» **Work instructions**:
Word for word, restate every line of the material.

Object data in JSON
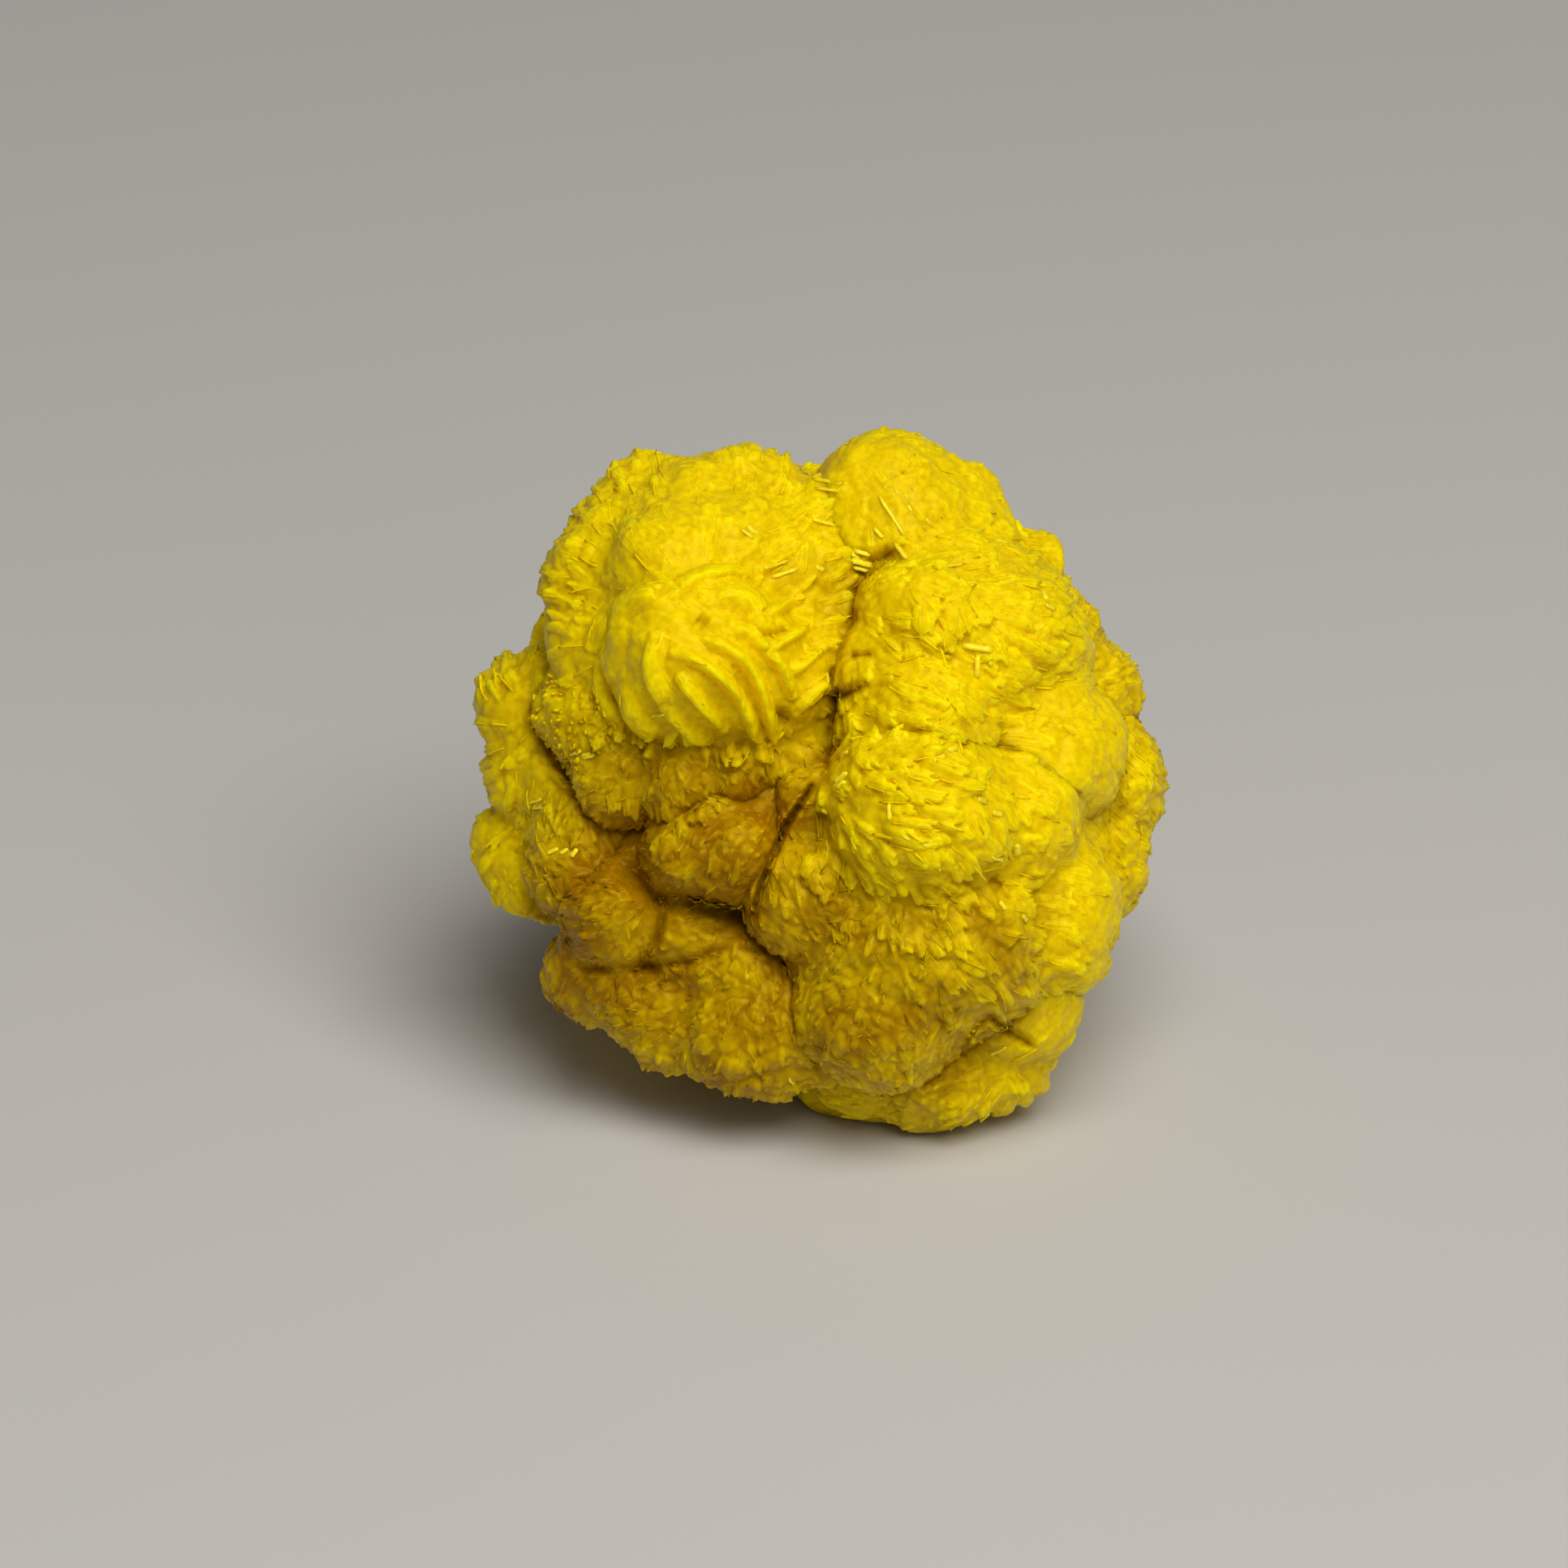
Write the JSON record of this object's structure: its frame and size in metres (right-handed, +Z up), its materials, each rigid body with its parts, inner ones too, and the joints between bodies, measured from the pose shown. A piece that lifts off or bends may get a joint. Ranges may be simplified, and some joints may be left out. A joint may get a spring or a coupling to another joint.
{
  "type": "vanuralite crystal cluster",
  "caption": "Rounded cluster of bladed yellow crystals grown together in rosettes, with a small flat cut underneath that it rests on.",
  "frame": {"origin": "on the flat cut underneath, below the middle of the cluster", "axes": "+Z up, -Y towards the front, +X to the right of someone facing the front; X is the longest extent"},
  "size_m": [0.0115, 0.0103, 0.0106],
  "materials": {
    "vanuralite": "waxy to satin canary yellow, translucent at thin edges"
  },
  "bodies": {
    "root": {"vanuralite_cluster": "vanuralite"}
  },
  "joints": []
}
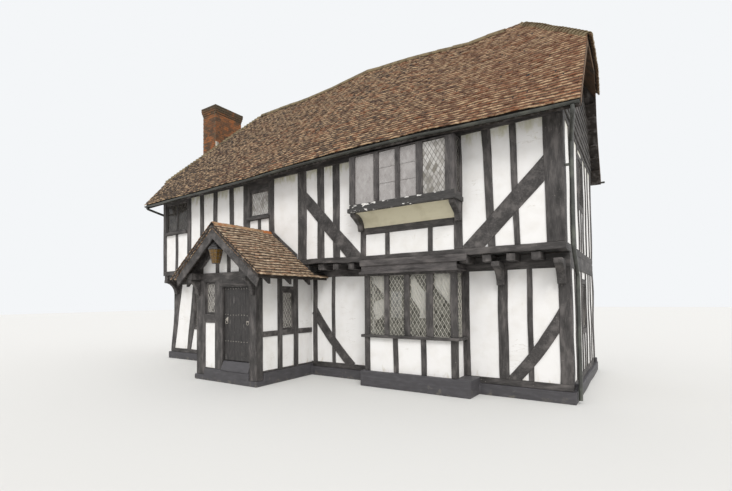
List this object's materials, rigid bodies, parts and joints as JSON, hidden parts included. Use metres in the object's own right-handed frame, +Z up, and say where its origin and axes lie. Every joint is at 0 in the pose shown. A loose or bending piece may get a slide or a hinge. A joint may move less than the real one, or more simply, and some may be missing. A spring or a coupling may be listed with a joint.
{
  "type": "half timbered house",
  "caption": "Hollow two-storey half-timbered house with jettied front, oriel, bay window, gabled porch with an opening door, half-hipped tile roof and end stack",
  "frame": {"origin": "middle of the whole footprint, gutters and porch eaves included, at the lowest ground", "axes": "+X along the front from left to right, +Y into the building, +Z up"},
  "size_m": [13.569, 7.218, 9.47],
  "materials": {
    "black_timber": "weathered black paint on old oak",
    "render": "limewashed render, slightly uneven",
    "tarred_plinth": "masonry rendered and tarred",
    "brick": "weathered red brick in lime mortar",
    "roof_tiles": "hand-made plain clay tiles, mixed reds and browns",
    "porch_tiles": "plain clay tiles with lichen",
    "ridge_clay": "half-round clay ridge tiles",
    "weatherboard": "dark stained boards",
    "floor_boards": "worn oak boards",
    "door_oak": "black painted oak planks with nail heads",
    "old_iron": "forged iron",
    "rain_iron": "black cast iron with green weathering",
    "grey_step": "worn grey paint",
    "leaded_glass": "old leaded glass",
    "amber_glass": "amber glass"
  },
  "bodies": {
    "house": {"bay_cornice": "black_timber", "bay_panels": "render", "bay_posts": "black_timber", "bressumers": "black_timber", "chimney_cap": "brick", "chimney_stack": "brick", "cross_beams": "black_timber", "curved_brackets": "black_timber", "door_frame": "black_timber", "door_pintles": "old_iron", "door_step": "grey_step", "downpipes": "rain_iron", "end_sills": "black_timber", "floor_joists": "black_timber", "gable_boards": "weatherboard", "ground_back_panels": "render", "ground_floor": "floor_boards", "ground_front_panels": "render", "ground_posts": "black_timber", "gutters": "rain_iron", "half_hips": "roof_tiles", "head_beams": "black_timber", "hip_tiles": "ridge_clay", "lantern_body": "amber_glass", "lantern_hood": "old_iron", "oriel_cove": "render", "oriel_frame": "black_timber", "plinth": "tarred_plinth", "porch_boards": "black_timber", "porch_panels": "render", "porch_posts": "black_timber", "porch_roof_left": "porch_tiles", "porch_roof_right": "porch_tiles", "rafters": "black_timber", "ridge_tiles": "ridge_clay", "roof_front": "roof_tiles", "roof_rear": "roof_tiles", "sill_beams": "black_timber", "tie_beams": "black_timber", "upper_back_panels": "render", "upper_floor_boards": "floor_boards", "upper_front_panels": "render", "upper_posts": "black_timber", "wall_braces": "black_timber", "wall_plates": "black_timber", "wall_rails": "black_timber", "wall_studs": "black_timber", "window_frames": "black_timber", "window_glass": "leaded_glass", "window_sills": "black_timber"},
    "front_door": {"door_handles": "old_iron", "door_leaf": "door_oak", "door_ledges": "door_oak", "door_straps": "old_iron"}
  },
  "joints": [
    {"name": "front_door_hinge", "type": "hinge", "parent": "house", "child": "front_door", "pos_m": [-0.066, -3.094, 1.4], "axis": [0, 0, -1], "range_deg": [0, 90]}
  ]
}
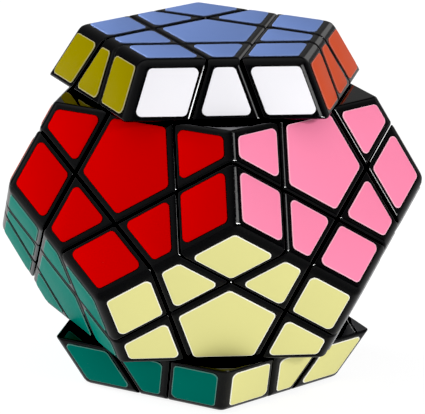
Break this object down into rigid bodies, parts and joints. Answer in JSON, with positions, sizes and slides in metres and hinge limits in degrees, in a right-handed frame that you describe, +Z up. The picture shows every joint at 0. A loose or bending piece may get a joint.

» **Task answer**:
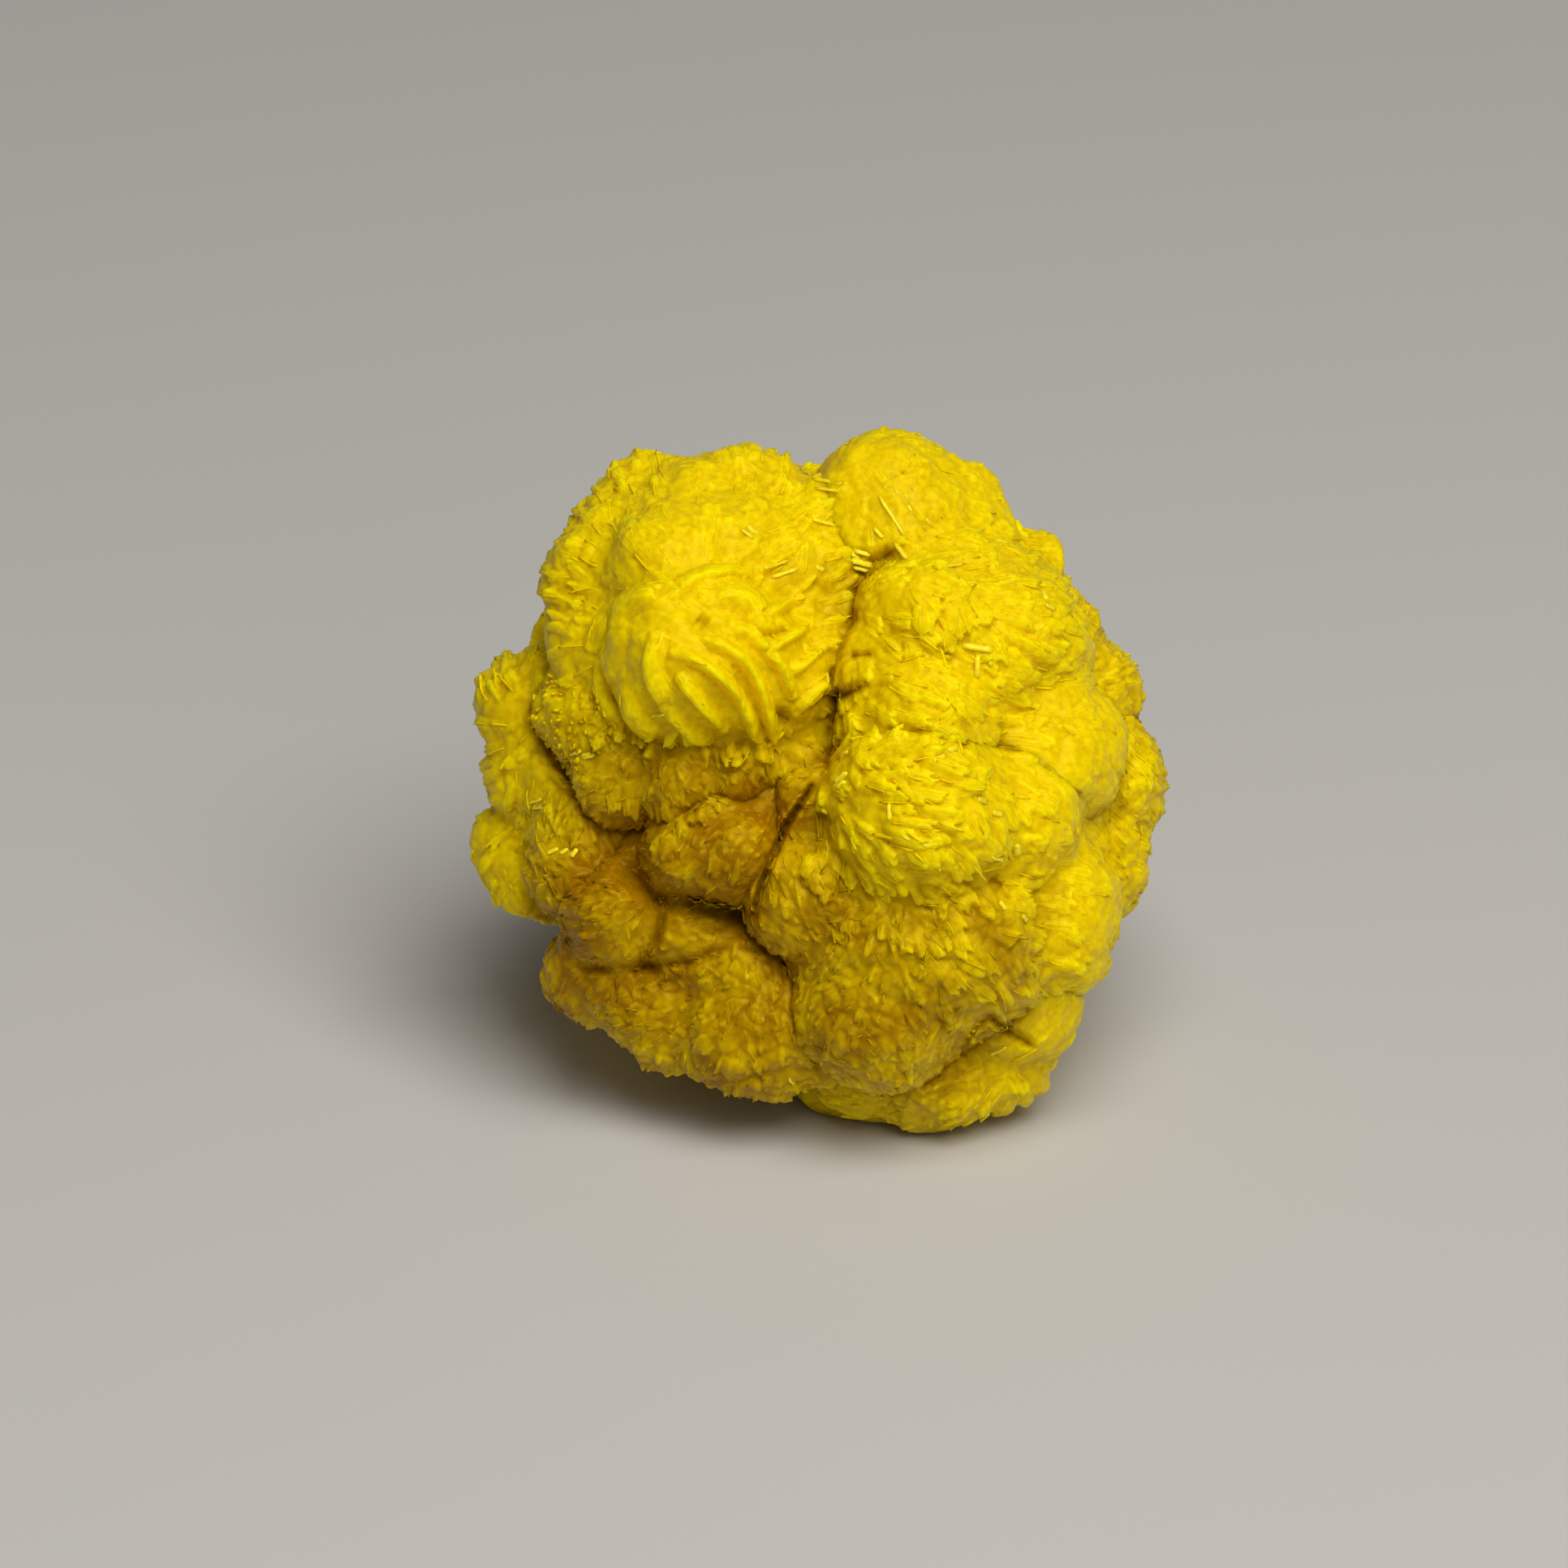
Write the JSON record of this object's structure: its frame and size in metres (right-handed, +Z up), its materials, each rigid body with its parts, inner ones too, and the joints between bodies, measured from the pose shown. A piece that lifts off or bends may get a joint. Ranges may be simplified, and some joints may be left out. A joint may get a spring or a coupling to another joint.
{
  "type": "vanuralite crystal cluster",
  "caption": "Rounded cluster of bladed yellow crystals grown together in rosettes, with a small flat cut underneath that it rests on.",
  "frame": {"origin": "on the flat cut underneath, below the middle of the cluster", "axes": "+Z up, -Y towards the front, +X to the right of someone facing the front; X is the longest extent"},
  "size_m": [0.0115, 0.0103, 0.0106],
  "materials": {
    "vanuralite": "waxy to satin canary yellow, translucent at thin edges"
  },
  "bodies": {
    "root": {"vanuralite_cluster": "vanuralite"}
  },
  "joints": []
}
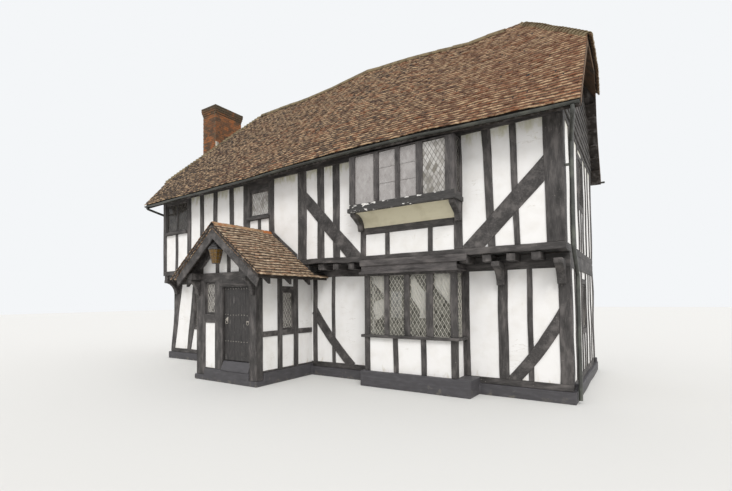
List this object's materials, rigid bodies, parts and joints as JSON, hidden parts included. Use metres in the object's own right-handed frame, +Z up, and say where its origin and axes lie. Every joint is at 0 in the pose shown. A loose or bending piece may get a slide or a hinge. A joint may move less than the real one, or more simply, and some may be missing. A spring or a coupling may be listed with a joint.
{
  "type": "half timbered house",
  "caption": "Hollow two-storey half-timbered house with jettied front, oriel, bay window, gabled porch with an opening door, half-hipped tile roof and end stack",
  "frame": {"origin": "middle of the whole footprint, gutters and porch eaves included, at the lowest ground", "axes": "+X along the front from left to right, +Y into the building, +Z up"},
  "size_m": [13.569, 7.218, 9.47],
  "materials": {
    "black_timber": "weathered black paint on old oak",
    "render": "limewashed render, slightly uneven",
    "tarred_plinth": "masonry rendered and tarred",
    "brick": "weathered red brick in lime mortar",
    "roof_tiles": "hand-made plain clay tiles, mixed reds and browns",
    "porch_tiles": "plain clay tiles with lichen",
    "ridge_clay": "half-round clay ridge tiles",
    "weatherboard": "dark stained boards",
    "floor_boards": "worn oak boards",
    "door_oak": "black painted oak planks with nail heads",
    "old_iron": "forged iron",
    "rain_iron": "black cast iron with green weathering",
    "grey_step": "worn grey paint",
    "leaded_glass": "old leaded glass",
    "amber_glass": "amber glass"
  },
  "bodies": {
    "house": {"bay_cornice": "black_timber", "bay_panels": "render", "bay_posts": "black_timber", "bressumers": "black_timber", "chimney_cap": "brick", "chimney_stack": "brick", "cross_beams": "black_timber", "curved_brackets": "black_timber", "door_frame": "black_timber", "door_pintles": "old_iron", "door_step": "grey_step", "downpipes": "rain_iron", "end_sills": "black_timber", "floor_joists": "black_timber", "gable_boards": "weatherboard", "ground_back_panels": "render", "ground_floor": "floor_boards", "ground_front_panels": "render", "ground_posts": "black_timber", "gutters": "rain_iron", "half_hips": "roof_tiles", "head_beams": "black_timber", "hip_tiles": "ridge_clay", "lantern_body": "amber_glass", "lantern_hood": "old_iron", "oriel_cove": "render", "oriel_frame": "black_timber", "plinth": "tarred_plinth", "porch_boards": "black_timber", "porch_panels": "render", "porch_posts": "black_timber", "porch_roof_left": "porch_tiles", "porch_roof_right": "porch_tiles", "rafters": "black_timber", "ridge_tiles": "ridge_clay", "roof_front": "roof_tiles", "roof_rear": "roof_tiles", "sill_beams": "black_timber", "tie_beams": "black_timber", "upper_back_panels": "render", "upper_floor_boards": "floor_boards", "upper_front_panels": "render", "upper_posts": "black_timber", "wall_braces": "black_timber", "wall_plates": "black_timber", "wall_rails": "black_timber", "wall_studs": "black_timber", "window_frames": "black_timber", "window_glass": "leaded_glass", "window_sills": "black_timber"},
    "front_door": {"door_handles": "old_iron", "door_leaf": "door_oak", "door_ledges": "door_oak", "door_straps": "old_iron"}
  },
  "joints": [
    {"name": "front_door_hinge", "type": "hinge", "parent": "house", "child": "front_door", "pos_m": [-0.066, -3.094, 1.4], "axis": [0, 0, -1], "range_deg": [0, 90]}
  ]
}
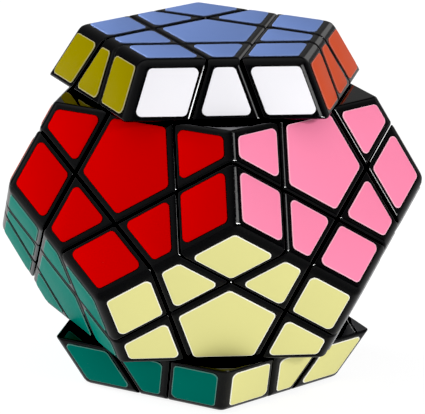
Break this object down into rigid bodies, parts and joints. Answer in JSON, with positions, sizes and slides in metres and hinge limits in degrees, in a right-handed frame that you describe, +Z up. The picture shows every joint at 0. A loose or bending piece may get a joint.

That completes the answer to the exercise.